### Given problem
Write out, precisely and in full, each line of the material.

Modeling code records
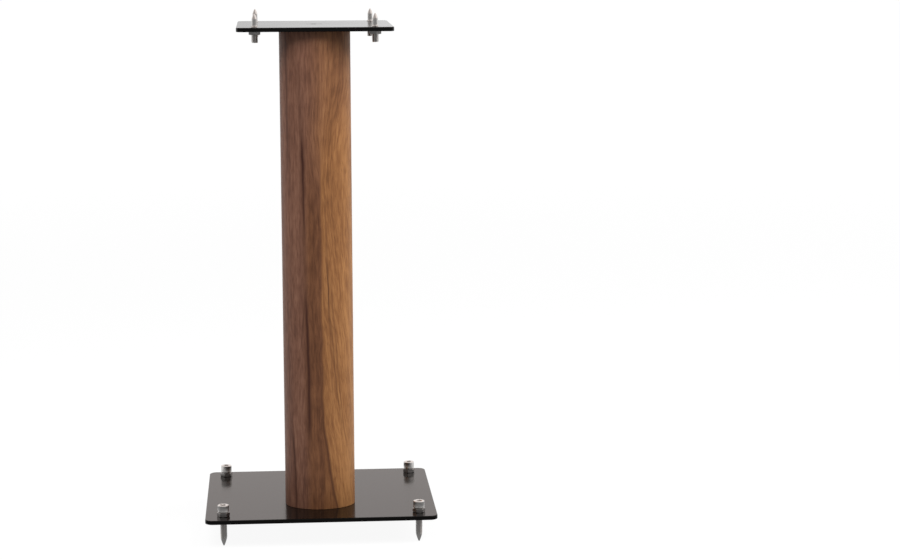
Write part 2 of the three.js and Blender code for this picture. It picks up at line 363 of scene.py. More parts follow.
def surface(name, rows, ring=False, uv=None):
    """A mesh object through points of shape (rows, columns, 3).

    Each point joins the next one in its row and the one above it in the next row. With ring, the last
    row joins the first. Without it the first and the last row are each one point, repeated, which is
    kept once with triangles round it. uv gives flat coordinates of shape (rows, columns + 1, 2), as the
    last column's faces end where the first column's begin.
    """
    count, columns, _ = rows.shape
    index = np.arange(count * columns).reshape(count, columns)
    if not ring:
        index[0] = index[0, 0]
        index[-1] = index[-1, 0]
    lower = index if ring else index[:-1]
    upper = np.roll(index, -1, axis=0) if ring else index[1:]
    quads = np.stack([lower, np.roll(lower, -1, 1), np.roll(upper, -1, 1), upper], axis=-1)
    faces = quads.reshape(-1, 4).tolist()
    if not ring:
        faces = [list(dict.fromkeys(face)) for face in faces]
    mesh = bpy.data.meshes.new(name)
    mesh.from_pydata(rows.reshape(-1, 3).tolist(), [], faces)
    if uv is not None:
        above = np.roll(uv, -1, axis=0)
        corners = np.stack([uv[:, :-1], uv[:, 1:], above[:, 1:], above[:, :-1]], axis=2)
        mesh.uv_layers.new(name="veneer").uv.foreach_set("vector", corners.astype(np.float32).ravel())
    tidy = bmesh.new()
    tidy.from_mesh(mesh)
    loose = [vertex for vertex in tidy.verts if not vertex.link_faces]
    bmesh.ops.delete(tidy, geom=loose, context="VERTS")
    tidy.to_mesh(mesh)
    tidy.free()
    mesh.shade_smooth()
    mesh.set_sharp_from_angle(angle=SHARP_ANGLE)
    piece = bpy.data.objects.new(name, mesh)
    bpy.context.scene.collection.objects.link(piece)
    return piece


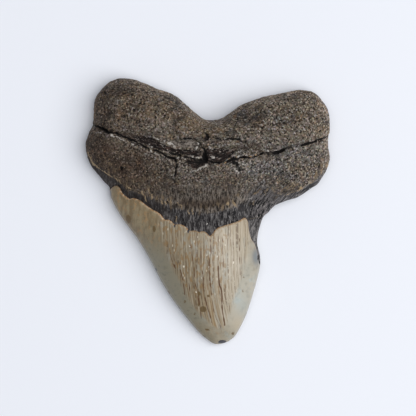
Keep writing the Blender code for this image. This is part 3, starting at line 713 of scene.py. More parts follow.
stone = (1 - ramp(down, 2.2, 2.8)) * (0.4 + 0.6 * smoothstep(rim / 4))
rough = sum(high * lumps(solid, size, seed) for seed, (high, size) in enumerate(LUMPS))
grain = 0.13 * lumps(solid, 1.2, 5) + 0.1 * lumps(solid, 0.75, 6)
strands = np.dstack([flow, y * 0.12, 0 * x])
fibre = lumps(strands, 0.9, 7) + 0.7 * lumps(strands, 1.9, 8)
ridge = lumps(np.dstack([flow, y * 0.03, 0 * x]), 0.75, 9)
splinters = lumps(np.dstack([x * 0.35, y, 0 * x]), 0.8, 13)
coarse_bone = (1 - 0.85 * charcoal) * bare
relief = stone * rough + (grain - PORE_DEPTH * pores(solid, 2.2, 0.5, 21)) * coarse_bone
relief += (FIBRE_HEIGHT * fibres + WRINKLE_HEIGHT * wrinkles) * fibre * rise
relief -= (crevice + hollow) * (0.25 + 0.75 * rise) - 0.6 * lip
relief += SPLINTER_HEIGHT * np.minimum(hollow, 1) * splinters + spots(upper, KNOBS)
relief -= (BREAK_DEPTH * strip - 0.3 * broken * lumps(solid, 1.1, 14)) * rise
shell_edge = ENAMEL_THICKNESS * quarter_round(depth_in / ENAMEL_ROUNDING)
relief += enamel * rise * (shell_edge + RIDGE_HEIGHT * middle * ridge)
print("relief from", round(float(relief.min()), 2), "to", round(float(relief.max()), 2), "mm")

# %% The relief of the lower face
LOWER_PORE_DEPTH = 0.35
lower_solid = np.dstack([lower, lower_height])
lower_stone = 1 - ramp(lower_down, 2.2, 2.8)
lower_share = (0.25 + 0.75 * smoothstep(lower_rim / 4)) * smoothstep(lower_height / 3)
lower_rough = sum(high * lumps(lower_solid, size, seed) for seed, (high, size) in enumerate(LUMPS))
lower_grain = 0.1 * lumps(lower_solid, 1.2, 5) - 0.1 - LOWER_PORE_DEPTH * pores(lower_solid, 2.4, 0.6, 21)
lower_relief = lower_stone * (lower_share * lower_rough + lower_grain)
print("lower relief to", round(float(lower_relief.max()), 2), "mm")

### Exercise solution
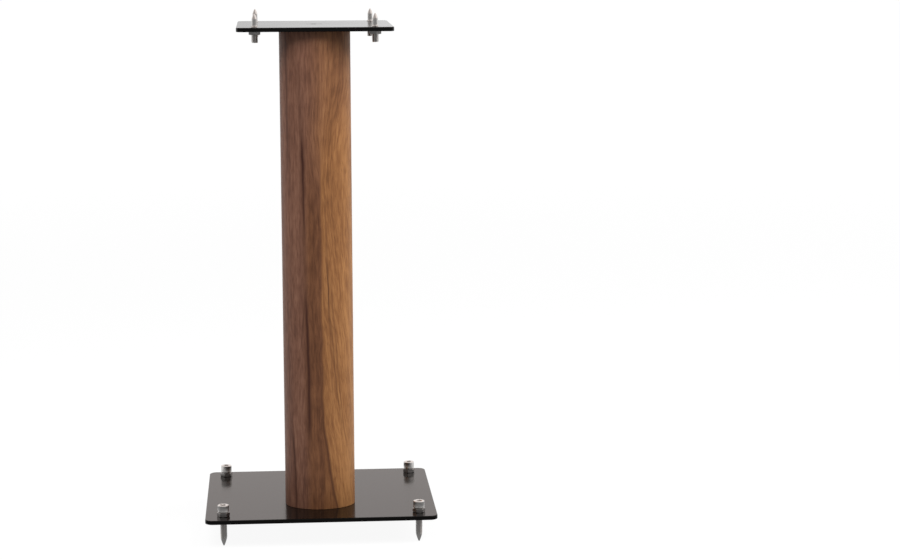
Write part 2 of the three.js and Blender code for this picture. It picks up at line 363 of scene.py. More parts follow.
def surface(name, rows, ring=False, uv=None):
    """A mesh object through points of shape (rows, columns, 3).

    Each point joins the next one in its row and the one above it in the next row. With ring, the last
    row joins the first. Without it the first and the last row are each one point, repeated, which is
    kept once with triangles round it. uv gives flat coordinates of shape (rows, columns + 1, 2), as the
    last column's faces end where the first column's begin.
    """
    count, columns, _ = rows.shape
    index = np.arange(count * columns).reshape(count, columns)
    if not ring:
        index[0] = index[0, 0]
        index[-1] = index[-1, 0]
    lower = index if ring else index[:-1]
    upper = np.roll(index, -1, axis=0) if ring else index[1:]
    quads = np.stack([lower, np.roll(lower, -1, 1), np.roll(upper, -1, 1), upper], axis=-1)
    faces = quads.reshape(-1, 4).tolist()
    if not ring:
        faces = [list(dict.fromkeys(face)) for face in faces]
    mesh = bpy.data.meshes.new(name)
    mesh.from_pydata(rows.reshape(-1, 3).tolist(), [], faces)
    if uv is not None:
        above = np.roll(uv, -1, axis=0)
        corners = np.stack([uv[:, :-1], uv[:, 1:], above[:, 1:], above[:, :-1]], axis=2)
        mesh.uv_layers.new(name="veneer").uv.foreach_set("vector", corners.astype(np.float32).ravel())
    tidy = bmesh.new()
    tidy.from_mesh(mesh)
    loose = [vertex for vertex in tidy.verts if not vertex.link_faces]
    bmesh.ops.delete(tidy, geom=loose, context="VERTS")
    tidy.to_mesh(mesh)
    tidy.free()
    mesh.shade_smooth()
    mesh.set_sharp_from_angle(angle=SHARP_ANGLE)
    piece = bpy.data.objects.new(name, mesh)
    bpy.context.scene.collection.objects.link(piece)
    return piece


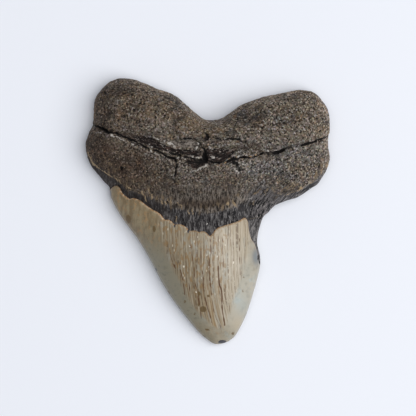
Keep writing the Blender code for this image. This is part 3, starting at line 713 of scene.py. More parts follow.
stone = (1 - ramp(down, 2.2, 2.8)) * (0.4 + 0.6 * smoothstep(rim / 4))
rough = sum(high * lumps(solid, size, seed) for seed, (high, size) in enumerate(LUMPS))
grain = 0.13 * lumps(solid, 1.2, 5) + 0.1 * lumps(solid, 0.75, 6)
strands = np.dstack([flow, y * 0.12, 0 * x])
fibre = lumps(strands, 0.9, 7) + 0.7 * lumps(strands, 1.9, 8)
ridge = lumps(np.dstack([flow, y * 0.03, 0 * x]), 0.75, 9)
splinters = lumps(np.dstack([x * 0.35, y, 0 * x]), 0.8, 13)
coarse_bone = (1 - 0.85 * charcoal) * bare
relief = stone * rough + (grain - PORE_DEPTH * pores(solid, 2.2, 0.5, 21)) * coarse_bone
relief += (FIBRE_HEIGHT * fibres + WRINKLE_HEIGHT * wrinkles) * fibre * rise
relief -= (crevice + hollow) * (0.25 + 0.75 * rise) - 0.6 * lip
relief += SPLINTER_HEIGHT * np.minimum(hollow, 1) * splinters + spots(upper, KNOBS)
relief -= (BREAK_DEPTH * strip - 0.3 * broken * lumps(solid, 1.1, 14)) * rise
shell_edge = ENAMEL_THICKNESS * quarter_round(depth_in / ENAMEL_ROUNDING)
relief += enamel * rise * (shell_edge + RIDGE_HEIGHT * middle * ridge)
print("relief from", round(float(relief.min()), 2), "to", round(float(relief.max()), 2), "mm")

# %% The relief of the lower face
LOWER_PORE_DEPTH = 0.35
lower_solid = np.dstack([lower, lower_height])
lower_stone = 1 - ramp(lower_down, 2.2, 2.8)
lower_share = (0.25 + 0.75 * smoothstep(lower_rim / 4)) * smoothstep(lower_height / 3)
lower_rough = sum(high * lumps(lower_solid, size, seed) for seed, (high, size) in enumerate(LUMPS))
lower_grain = 0.1 * lumps(lower_solid, 1.2, 5) - 0.1 - LOWER_PORE_DEPTH * pores(lower_solid, 2.4, 0.6, 21)
lower_relief = lower_stone * (lower_share * lower_rough + lower_grain)
print("lower relief to", round(float(lower_relief.max()), 2), "mm")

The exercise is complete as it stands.